В этом состоянии тяжелой задумчивости и застали его Турецкий и Меркулов. На обычный, последовавший после взаимных приветствий вопрос Кости: «Как жизнь?» – Федоров искренне и вполне серьезно ответил:
– Жить стало удобнее, но противнее.
Меркулов сразу врубился в его настроение.
– Вон оно, значит, как? А мы-то радовались: наконец-то национальная безопасность России в надежных руках. Ну и что из себя представляют эти высшие этажи власти? При ближайшем рассмотрении?
– Высшие – не знаю. Могу только догадываться. А одиннадцатый – коммунальная кухня. Только в суп соседу здесь подсыпают не соль.
– А что? – заинтересовался Турецкий.
– Мышьяк. Ничем не могу тебя, Саша, порадовать, – продолжал Федоров, у которого никогда не было привычки ни сплетничать о начальстве, ни перекладывать на чужие плечи свои проблемы. – Лежит твоя бумага. А когда до нее руки дойдут – один Господь Бог знает.

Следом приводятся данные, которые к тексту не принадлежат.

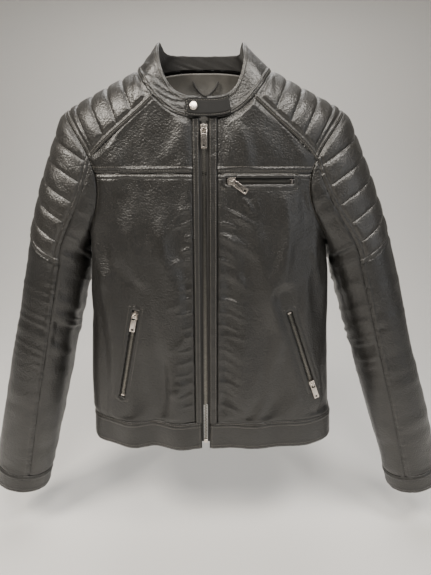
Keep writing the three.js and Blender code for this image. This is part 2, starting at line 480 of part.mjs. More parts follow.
// ---- sleeves ----
// angle 0 is the outer line, pi/2 the front and pi the line against the body; t is 0 at the armhole, 1 at the biceps and 2 at the cuff's edge
for (const side of sides) {
  const { name, sign: s, bicepsX, cuffX } = side;
  const start = new THREE.Vector3(bicepsX, 0, bicepsZ);
  const end = new THREE.Vector3(cuffX, 0, cuffZ);
  const axis = end.clone().sub(start).normalize();
  const out = new THREE.Vector3(-axis.z, 0, axis.x);
  const armhole = (a) => {
    const z = mix(-tipDrop, armpitZ, (1 - Math.cos(a)) / 2);
    const x = armholeX(z, name);
    const p = bodyPoint(s * x, Math.min(z, ridgeZ(x)), Math.sin(a) >= 0 ? -1 : 1);
    return new THREE.Vector3(x + sleeveStand, Math.abs(Math.sin(a)) < 1e-6 ? 0 : p.y, z);
  };
  const section = (a, t) => {
    const [w, d] = [0, 1].map((k) => (t < 0.5 ? mix(bicepsHalf[k], elbowHalf[k], smooth(t * 2)) : mix(elbowHalf[k], cuffHalf[k], smooth(t * 2 - 1))));
    return start.clone().lerp(end, t).addScaledVector(out, w * Math.cos(a)).add(new THREE.Vector3(0, -d * Math.sin(a), 0));
  };
  const face = (a, t) => {
    if (t >= 1) return section(a, t - 1);
    const p0 = armhole(a);
    const p1 = section(a, 0);
    const reach = p0.distanceTo(p1);
    const top = (1 + Math.cos(a)) / 2;
    const d0 = new THREE.Vector3(axis.x + mix(0.05, 0.16, top), -0.1 * Math.sin(a), -0.9).setLength(reach);
    const h = [2 * t ** 3 - 3 * t ** 2 + 1, t ** 3 - 2 * t ** 2 + t, -2 * t ** 3 + 3 * t ** 2, t ** 3 - t ** 2];
    return p0.multiplyScalar(h[0]).addScaledVector(d0, h[1]).addScaledVector(p1, h[2]).addScaledVector(axis, h[3] * reach);
  };
  const sleeveAt = (a, t, depth = 0) => {
    const point = face(a, t);
    const around = face(a + 0.02, t).sub(face(a - 0.02, t));
    const along = face(a, t + 0.01).sub(face(a, Math.max(0, t - 0.01)));
    const normal = around.cross(along).normalize();
    point.addScaledVector(normal, -depth);
    for (const v of [point, normal]) v.x *= s;
    return { point, normal };
  };
  const seamAt = (t) => (t < 1 ? mix(seamAngle[0], seamAngle[1], t) : mix(seamAngle[1], seamAngle[2], t - 1));
  const cuffT = 2 - cuffBand / start.distanceTo(end);
  const padT = (u) => padEnd + padChevron * Math.abs(2 * u - 1);
  const across = (u, t) => mix(seamAt(t), -seamAt(t), u);
  // a grid that faces out on the left is turned round on the right
  const cloth = (at, nu, nv, thick, options) => plate(onSide(side, at), nu, nv, thick, options);
  add(`${name}_sleeve_pad`, cloth((u, v) => sleeveAt(across(u, padT(u) * (1 - v)), padT(u) * (1 - v)), 10, 7, leather), padLeather);
  const lower = (u, v) => mix(cuffT, padT(u), v);
  add(`${name}_outer_sleeve`, cloth((u, v) => sleeveAt(across(u, lower(u, v)), lower(u, v)), 10, 7, leather), shellLeather);
  const under = (v) => (v < 0.5 ? mix(cuffT, padT(0), v * 2) : padT(0) * (2 - v * 2));
  add(`${name}_under_sleeve`, cloth((u, v) => sleeveAt(mix(2 * Math.PI - seamAt(under(v)), seamAt(under(v)), u), under(v)), 8, 14, leather), shellLeather);
  add(`${name}_cuff`, cloth((u, v) => sleeveAt(-2 * Math.PI * u, mix(2, cuffT, v)), 18, 1, leather + 0.6, { closedU: true }), shellLeather);
  add(`${name}_sleeve_lining`, cloth((u, v) => sleeveAt(-2 * Math.PI * u, mix(1.94, 0.14, v), sleeveLiningDepth), 16, 8, liningCloth, { closedU: true }), liningSatin);
}

export default jacket;
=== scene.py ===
import math

import bmesh
import bpy
import numpy as np
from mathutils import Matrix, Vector


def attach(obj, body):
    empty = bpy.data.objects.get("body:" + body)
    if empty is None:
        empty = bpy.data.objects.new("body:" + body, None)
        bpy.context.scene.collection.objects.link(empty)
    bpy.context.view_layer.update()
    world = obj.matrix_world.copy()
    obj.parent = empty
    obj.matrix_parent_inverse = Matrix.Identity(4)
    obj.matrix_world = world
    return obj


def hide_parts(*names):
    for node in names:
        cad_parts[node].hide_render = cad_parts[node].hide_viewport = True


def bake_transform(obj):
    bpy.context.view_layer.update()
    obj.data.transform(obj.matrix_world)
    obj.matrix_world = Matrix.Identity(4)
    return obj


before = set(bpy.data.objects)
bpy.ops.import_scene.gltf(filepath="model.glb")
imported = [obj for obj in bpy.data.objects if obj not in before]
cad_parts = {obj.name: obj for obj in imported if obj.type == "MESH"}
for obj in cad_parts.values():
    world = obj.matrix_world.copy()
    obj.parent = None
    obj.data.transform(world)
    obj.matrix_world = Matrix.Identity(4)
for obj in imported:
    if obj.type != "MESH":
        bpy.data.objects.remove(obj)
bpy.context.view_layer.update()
mm = 0.001
sideSign = {"right": -1, "left": 1}  # the wearer's sides

camera = {"place": (0.017, -0.75, -0.15), "pitch": 15, "lens": 27.05}
cameraData = bpy.data.cameras.new("camera")
cameraData.lens = camera["lens"]
cameraData.sensor_width = 36
cameraObject = bpy.data.objects.new("camera", cameraData)
cameraObject.location = camera["place"]
cameraObject.rotation_euler = (math.radians(90 - camera["pitch"]), 0, 0)
bpy.context.scene.collection.objects.link(cameraObject)
bpy.context.scene.camera = cameraObject

# The jacket's form, in millimetres, as the CAD has it.
form = {
    "hemZ": -628, "hemBand": 52, "frontDepth": 80, "backDepth": 74, "roundness": 3.2, "shoulderHalf": 240,
    "chestZ": -190, "chestHalf": {"right": 196, "left": 202}, "hemHalf": {"right": 212, "left": 236}, "neckHalf": 103,
    "neckDrop": 74, "neckBackRise": 18, "tipX": 222, "tipDrop": 58, "ridgeCrown": 55, "ridgeRound": 75,
    "armpitZ": -262, "armholeHollow": {"right": 42, "left": 50}, "notchZ": -132, "padNeckX": 72, "yokeZ": -152,
    "bicepsX": {"right": 253, "left": 268}, "cuffX": {"right": 374, "left": 418}, "bicepsZ": -292, "cuffZ": -748,
    "cuffBand": 38, "bicepsHalf": (52, 62), "elbowHalf": (51, 58), "cuffHalf": (50, 42),
    "seamAngle": (1.29, 1.85, 2.05), "padEnd": 0.86, "padChevron": 0.13, "sleeveStand": 0.8, "collarFront": 30,
    "collarSide": 15, "collarBack": 21, "collarLean": {"right": 0.66, "left": 0.56}, "collarGap": 4,
    "collarFoot": 0.2, "placketInner": 6.6, "placketOuter": {"right": 17.5, "left": 20}, "leather": 2.0
}
f = form


def mix(a, b, t):
    return a + (b - a) * t


def smooth(t):
    t = np.clip(t, 0, 1)
    return t * t * (3 - 2 * t)


def halfWidthOf(z, side):
    chest, hem = f["chestHalf"][side], f["hemHalf"][side]
    upper = mix(f["shoulderHalf"], chest, smooth((-f["tipDrop"] - z) / (-f["tipDrop"] - f["chestZ"])))
    lower = mix(chest, hem, (f["chestZ"] - z) / (f["chestZ"] - f["hemZ"]))
    return np.where(z > -f["tipDrop"], f["shoulderHalf"], np.where(z > f["chestZ"], upper, lower))


def halfWidth(x, z):
    return np.where(x < 0, halfWidthOf(z, "right"), halfWidthOf(z, "left"))


def ridgeZ(x):
    x = np.abs(x)
    slope = f["tipDrop"] / (f["tipX"] - f["neckHalf"])
    crown = f["ridgeCrown"] * (1 - (np.minimum(x, f["neckHalf"]) / f["neckHalf"]) ** 2.5)
    return np.where(x > f["neckHalf"], -slope * (x - f["neckHalf"]), crown)


def ridgeShare(x, z):
    d = np.clip((ridgeZ(x) - z) / f["ridgeRound"], 0, 1)
    return (1 - (1 - d) ** 2.2) ** (1 / 2.2)


def bodyPoint(x, z, face):
    n = f["roundness"]
    share = np.clip(np.abs(x) / halfWidth(x, z), 0, 1)
    depth = np.where(face < 0, f["frontDepth"], f["backDepth"]) * (1 - share**n) ** (1 / n)
    return np.stack(np.broadcast_arrays(x, face * depth * ridgeShare(x, z), z), -1)


def outside(x, y, z):
    n = f["roundness"]
    share = np.minimum(1.2, np.abs(x) / halfWidth(x, z))
    depth = np.where(y < 0, f["frontDepth"], f["backDepth"])
    return (np.abs(y) / depth) ** n - (1 - share**n) * ridgeShare(x, z) ** n


def unit(v):
    return v / np.maximum(np.linalg.norm(v, axis=-1, keepdims=True), 1e-9)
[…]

– Какая бумага? – не понял Турецкий.
– Докладная. О международном антимафиозном центре.
Реакция Турецкого удивила Федорова.
– А-а! Пусть лежит. Я и думать о ней забыл.

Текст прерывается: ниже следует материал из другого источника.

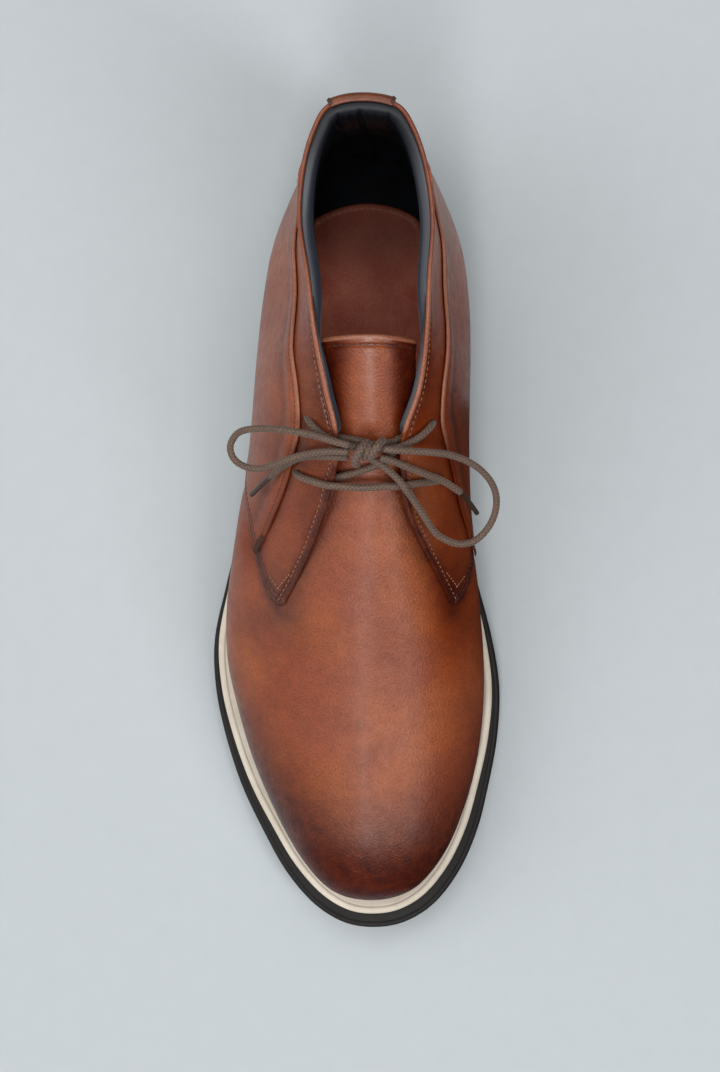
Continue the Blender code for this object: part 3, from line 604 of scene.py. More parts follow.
def build_lace():
    """The lace through its eyelets, the knot over it, and the loops and ends that leave the knot."""
    bar, _ = lace_piece("lace_bar_laced", ROUTES["lace_bar"])
    finish_piece(bar, "lace_cord", "lace_bar")
    for name in ("lace_top", "lace_under", "lace_across"):
        strand, _ = lace_piece(name, ROUTES[name])
        finish_piece(strand, "lace_cord", "lace_crossings")
    wraps, plaits, faces = [], [], []
    for radius, wrap in KNOT_WRAPS:
        loops, plait = braided_tube(smooth_route(wrap, CORD_STEP), radius)
        start = sum(len(points) for points in wraps)
        faces += [[start + k for k in face] for face in tube_faces(*loops.shape[:2])]
        wraps.append(loops.reshape(-1, 3))
        plaits.append(plait.ravel())
    knot = make_piece("lace_knot_wraps", np.vstack(wraps), faces, CORD, {"plait": np.concatenate(plaits)})
    finish_piece(knot, "lace_cord", "lace_knot")
    for side in ("left", "right"):
        tip = f"aglet_{side}"
        line = smooth_route(AGLET_ROUTES[tip], 0.5)
        _, beside, over = carried_frames(line)
        turn = 2 * math.pi * np.arange(20) / 20
        along = lengths_along(line)
        to_end = along[-1] - along
        reach = AGLET / 2 * (1 + 0.22 * np.exp(-along / 1.2)) * arc(np.clip(to_end / 0.7, 0, 1), 0.05)
        around = round_line(turn, beside, over)
        aglet = swept_piece(f"{tip}_film", line[:, None] + around * reach[:, None, None], AGLET_FILM)
        finish_piece(aglet, "aglet", tip)
        for kind, parts, far_end in (("loop", [knot], "knot"), ("end", [aglet], "fitting")):
            name = f"lace_{kind}_{side}"
            cord, path = lace_piece(f"{name}_braid", ROUTES[name])
            finish_piece(cord, "lace_cord", name)


build_lace()


# ---------------------------------------------------------------- the last's shape

def read(columns, name, row, beyond=None):
    """A column at fractional rows, on a smooth curve. Past an end row an outline carries on into its other side."""
    other = columns[beyond or name]
    values = np.array([other[1], *columns[name], other[-2]])
    last = len(values) - 3
    row = np.clip(np.asarray(row, float), 0, last)
    low = np.minimum(row.astype(int), last - 1)
    t = row - low
    before, start, end, after = (values[low + k] for k in range(4))
    bend = 2 * before - 5 * start + 4 * end - after
    return 0.5 * (2 * start + (end - before) * t + bend * t * t + (3 * start - before - 3 * end + after) * t**3)


def outline(columns, side, row):
    return np.stack([read(columns, side, row, OTHER[side]), read(columns, "y", row)], -1)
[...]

– С чем же вы пришли? Неужели просто навестить старого товарища?
– Хотелось бы, Юра, соврать, – признался Меркулов, – но совесть не позволяет. Жизнь сейчас такая, что старых товарищей навещают разве что в больницах. С делом мы пришли. И если я все правильно оценил – с очень серьезным. – Он кивнул Турецкому: – Излагай!
– Но может быть, Юрий Иванович захочет прочитать документы?
– Не захочет, – ответил вместо Меркулова Федоров. – Бумагой что угодно обосновать можно, она хитроумие терпит. А живое слово – это живое слово. Можно, конечно, и тут лапшу на уши вешать, но все же не так это просто. Давай рассказывай.
– Но с одним условием, – согласился Турецкий. – Ты будешь слушать меня не как Федоров. Согласен.
– А как кто?
– Как Сам.
– Тогда мне нужно выяснить, как ты проник в мой кабинет.